[start]

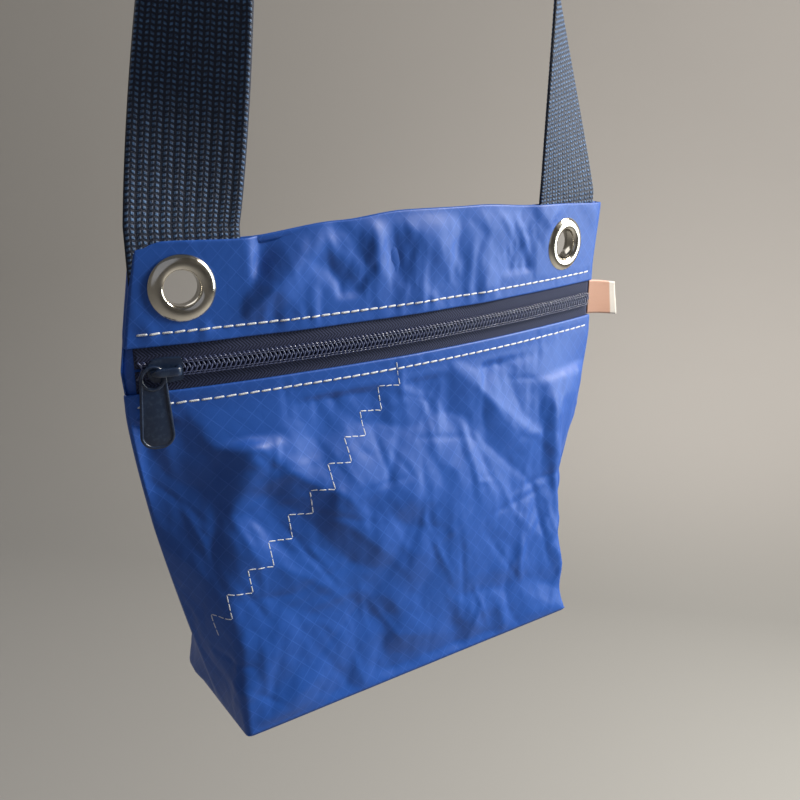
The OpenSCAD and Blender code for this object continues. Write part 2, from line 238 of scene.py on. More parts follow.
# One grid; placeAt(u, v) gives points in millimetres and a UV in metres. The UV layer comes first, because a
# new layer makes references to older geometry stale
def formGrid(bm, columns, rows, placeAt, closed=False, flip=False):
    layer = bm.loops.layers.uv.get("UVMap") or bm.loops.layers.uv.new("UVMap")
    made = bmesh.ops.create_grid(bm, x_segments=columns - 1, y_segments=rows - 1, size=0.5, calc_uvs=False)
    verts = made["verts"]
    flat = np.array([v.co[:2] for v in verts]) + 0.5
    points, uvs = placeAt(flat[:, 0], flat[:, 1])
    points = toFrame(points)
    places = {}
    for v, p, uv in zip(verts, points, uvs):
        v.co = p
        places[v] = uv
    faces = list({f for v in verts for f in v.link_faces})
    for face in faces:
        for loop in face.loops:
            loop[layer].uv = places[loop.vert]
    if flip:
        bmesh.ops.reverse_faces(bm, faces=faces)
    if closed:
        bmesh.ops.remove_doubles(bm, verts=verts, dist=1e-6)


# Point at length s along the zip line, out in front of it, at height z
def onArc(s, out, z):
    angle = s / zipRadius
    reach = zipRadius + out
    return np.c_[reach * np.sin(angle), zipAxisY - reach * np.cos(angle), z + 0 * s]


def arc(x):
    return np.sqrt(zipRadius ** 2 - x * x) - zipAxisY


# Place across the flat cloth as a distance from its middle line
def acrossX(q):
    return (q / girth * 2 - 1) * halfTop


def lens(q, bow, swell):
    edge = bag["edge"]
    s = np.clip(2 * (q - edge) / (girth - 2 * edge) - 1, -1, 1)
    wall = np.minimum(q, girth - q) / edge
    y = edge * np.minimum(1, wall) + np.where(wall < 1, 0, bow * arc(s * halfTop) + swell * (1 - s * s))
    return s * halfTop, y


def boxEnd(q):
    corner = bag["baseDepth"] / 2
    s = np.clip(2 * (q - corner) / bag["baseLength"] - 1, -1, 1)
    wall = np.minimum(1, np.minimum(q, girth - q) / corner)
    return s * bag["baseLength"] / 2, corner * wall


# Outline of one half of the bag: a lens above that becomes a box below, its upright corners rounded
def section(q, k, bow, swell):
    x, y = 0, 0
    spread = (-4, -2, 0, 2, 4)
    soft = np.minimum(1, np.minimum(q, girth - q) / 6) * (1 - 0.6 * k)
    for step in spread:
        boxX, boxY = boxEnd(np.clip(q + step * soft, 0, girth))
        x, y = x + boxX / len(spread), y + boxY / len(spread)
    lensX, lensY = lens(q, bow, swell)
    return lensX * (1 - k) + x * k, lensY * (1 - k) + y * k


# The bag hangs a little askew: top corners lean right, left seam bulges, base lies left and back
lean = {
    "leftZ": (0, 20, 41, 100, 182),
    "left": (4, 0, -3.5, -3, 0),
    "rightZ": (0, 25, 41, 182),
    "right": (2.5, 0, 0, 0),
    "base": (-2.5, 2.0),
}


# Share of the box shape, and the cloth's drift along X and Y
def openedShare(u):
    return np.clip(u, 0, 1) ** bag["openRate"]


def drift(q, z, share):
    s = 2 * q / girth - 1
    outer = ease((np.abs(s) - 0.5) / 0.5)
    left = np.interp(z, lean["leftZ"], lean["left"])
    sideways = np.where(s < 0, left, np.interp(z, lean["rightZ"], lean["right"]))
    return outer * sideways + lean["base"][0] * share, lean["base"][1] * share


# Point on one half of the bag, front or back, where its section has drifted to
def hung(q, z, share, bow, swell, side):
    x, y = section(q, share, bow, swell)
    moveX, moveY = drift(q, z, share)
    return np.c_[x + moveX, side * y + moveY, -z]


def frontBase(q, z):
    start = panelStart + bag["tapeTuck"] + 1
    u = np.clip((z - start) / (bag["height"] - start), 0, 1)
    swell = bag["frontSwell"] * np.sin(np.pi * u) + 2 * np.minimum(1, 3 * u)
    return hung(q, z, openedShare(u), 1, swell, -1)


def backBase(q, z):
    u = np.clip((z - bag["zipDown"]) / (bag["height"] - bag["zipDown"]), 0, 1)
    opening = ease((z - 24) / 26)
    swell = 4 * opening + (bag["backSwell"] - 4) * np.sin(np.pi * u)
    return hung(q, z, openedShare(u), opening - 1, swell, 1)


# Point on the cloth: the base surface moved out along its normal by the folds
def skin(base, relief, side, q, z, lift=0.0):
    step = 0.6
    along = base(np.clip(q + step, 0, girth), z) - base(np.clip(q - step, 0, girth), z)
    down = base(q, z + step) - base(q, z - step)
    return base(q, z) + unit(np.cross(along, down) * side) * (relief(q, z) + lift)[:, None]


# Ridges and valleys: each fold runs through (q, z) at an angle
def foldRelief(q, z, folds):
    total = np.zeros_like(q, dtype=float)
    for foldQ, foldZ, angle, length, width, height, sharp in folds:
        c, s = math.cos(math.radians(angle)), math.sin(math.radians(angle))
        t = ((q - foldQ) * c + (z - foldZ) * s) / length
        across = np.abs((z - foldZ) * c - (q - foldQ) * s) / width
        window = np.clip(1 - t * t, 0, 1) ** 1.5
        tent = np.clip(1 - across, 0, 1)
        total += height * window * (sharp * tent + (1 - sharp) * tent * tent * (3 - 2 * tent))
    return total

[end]

__The task__
Extract all of the data above without altering anything.

__Solved exercise__
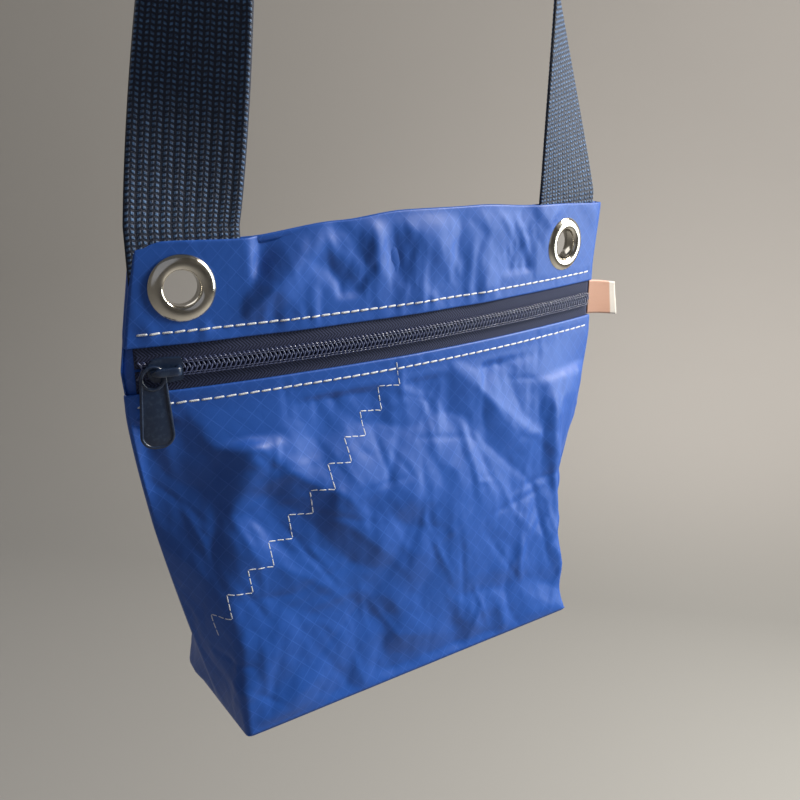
The OpenSCAD and Blender code for this object continues. Write part 2, from line 238 of scene.py on. More parts follow.
# One grid; placeAt(u, v) gives points in millimetres and a UV in metres. The UV layer comes first, because a
# new layer makes references to older geometry stale
def formGrid(bm, columns, rows, placeAt, closed=False, flip=False):
    layer = bm.loops.layers.uv.get("UVMap") or bm.loops.layers.uv.new("UVMap")
    made = bmesh.ops.create_grid(bm, x_segments=columns - 1, y_segments=rows - 1, size=0.5, calc_uvs=False)
    verts = made["verts"]
    flat = np.array([v.co[:2] for v in verts]) + 0.5
    points, uvs = placeAt(flat[:, 0], flat[:, 1])
    points = toFrame(points)
    places = {}
    for v, p, uv in zip(verts, points, uvs):
        v.co = p
        places[v] = uv
    faces = list({f for v in verts for f in v.link_faces})
    for face in faces:
        for loop in face.loops:
            loop[layer].uv = places[loop.vert]
    if flip:
        bmesh.ops.reverse_faces(bm, faces=faces)
    if closed:
        bmesh.ops.remove_doubles(bm, verts=verts, dist=1e-6)


# Point at length s along the zip line, out in front of it, at height z
def onArc(s, out, z):
    angle = s / zipRadius
    reach = zipRadius + out
    return np.c_[reach * np.sin(angle), zipAxisY - reach * np.cos(angle), z + 0 * s]


def arc(x):
    return np.sqrt(zipRadius ** 2 - x * x) - zipAxisY


# Place across the flat cloth as a distance from its middle line
def acrossX(q):
    return (q / girth * 2 - 1) * halfTop


def lens(q, bow, swell):
    edge = bag["edge"]
    s = np.clip(2 * (q - edge) / (girth - 2 * edge) - 1, -1, 1)
    wall = np.minimum(q, girth - q) / edge
    y = edge * np.minimum(1, wall) + np.where(wall < 1, 0, bow * arc(s * halfTop) + swell * (1 - s * s))
    return s * halfTop, y


def boxEnd(q):
    corner = bag["baseDepth"] / 2
    s = np.clip(2 * (q - corner) / bag["baseLength"] - 1, -1, 1)
    wall = np.minimum(1, np.minimum(q, girth - q) / corner)
    return s * bag["baseLength"] / 2, corner * wall


# Outline of one half of the bag: a lens above that becomes a box below, its upright corners rounded
def section(q, k, bow, swell):
    x, y = 0, 0
    spread = (-4, -2, 0, 2, 4)
    soft = np.minimum(1, np.minimum(q, girth - q) / 6) * (1 - 0.6 * k)
    for step in spread:
        boxX, boxY = boxEnd(np.clip(q + step * soft, 0, girth))
        x, y = x + boxX / len(spread), y + boxY / len(spread)
    lensX, lensY = lens(q, bow, swell)
    return lensX * (1 - k) + x * k, lensY * (1 - k) + y * k


# The bag hangs a little askew: top corners lean right, left seam bulges, base lies left and back
lean = {
    "leftZ": (0, 20, 41, 100, 182),
    "left": (4, 0, -3.5, -3, 0),
    "rightZ": (0, 25, 41, 182),
    "right": (2.5, 0, 0, 0),
    "base": (-2.5, 2.0),
}


# Share of the box shape, and the cloth's drift along X and Y
def openedShare(u):
    return np.clip(u, 0, 1) ** bag["openRate"]


def drift(q, z, share):
    s = 2 * q / girth - 1
    outer = ease((np.abs(s) - 0.5) / 0.5)
    left = np.interp(z, lean["leftZ"], lean["left"])
    sideways = np.where(s < 0, left, np.interp(z, lean["rightZ"], lean["right"]))
    return outer * sideways + lean["base"][0] * share, lean["base"][1] * share


# Point on one half of the bag, front or back, where its section has drifted to
def hung(q, z, share, bow, swell, side):
    x, y = section(q, share, bow, swell)
    moveX, moveY = drift(q, z, share)
    return np.c_[x + moveX, side * y + moveY, -z]


def frontBase(q, z):
    start = panelStart + bag["tapeTuck"] + 1
    u = np.clip((z - start) / (bag["height"] - start), 0, 1)
    swell = bag["frontSwell"] * np.sin(np.pi * u) + 2 * np.minimum(1, 3 * u)
    return hung(q, z, openedShare(u), 1, swell, -1)


def backBase(q, z):
    u = np.clip((z - bag["zipDown"]) / (bag["height"] - bag["zipDown"]), 0, 1)
    opening = ease((z - 24) / 26)
    swell = 4 * opening + (bag["backSwell"] - 4) * np.sin(np.pi * u)
    return hung(q, z, openedShare(u), opening - 1, swell, 1)


# Point on the cloth: the base surface moved out along its normal by the folds
def skin(base, relief, side, q, z, lift=0.0):
    step = 0.6
    along = base(np.clip(q + step, 0, girth), z) - base(np.clip(q - step, 0, girth), z)
    down = base(q, z + step) - base(q, z - step)
    return base(q, z) + unit(np.cross(along, down) * side) * (relief(q, z) + lift)[:, None]


# Ridges and valleys: each fold runs through (q, z) at an angle
def foldRelief(q, z, folds):
    total = np.zeros_like(q, dtype=float)
    for foldQ, foldZ, angle, length, width, height, sharp in folds:
        c, s = math.cos(math.radians(angle)), math.sin(math.radians(angle))
        t = ((q - foldQ) * c + (z - foldZ) * s) / length
        across = np.abs((z - foldZ) * c - (q - foldQ) * s) / width
        window = np.clip(1 - t * t, 0, 1) ** 1.5
        tent = np.clip(1 - across, 0, 1)
        total += height * window * (sharp * tent + (1 - sharp) * tent * tent * (3 - 2 * tent))
    return total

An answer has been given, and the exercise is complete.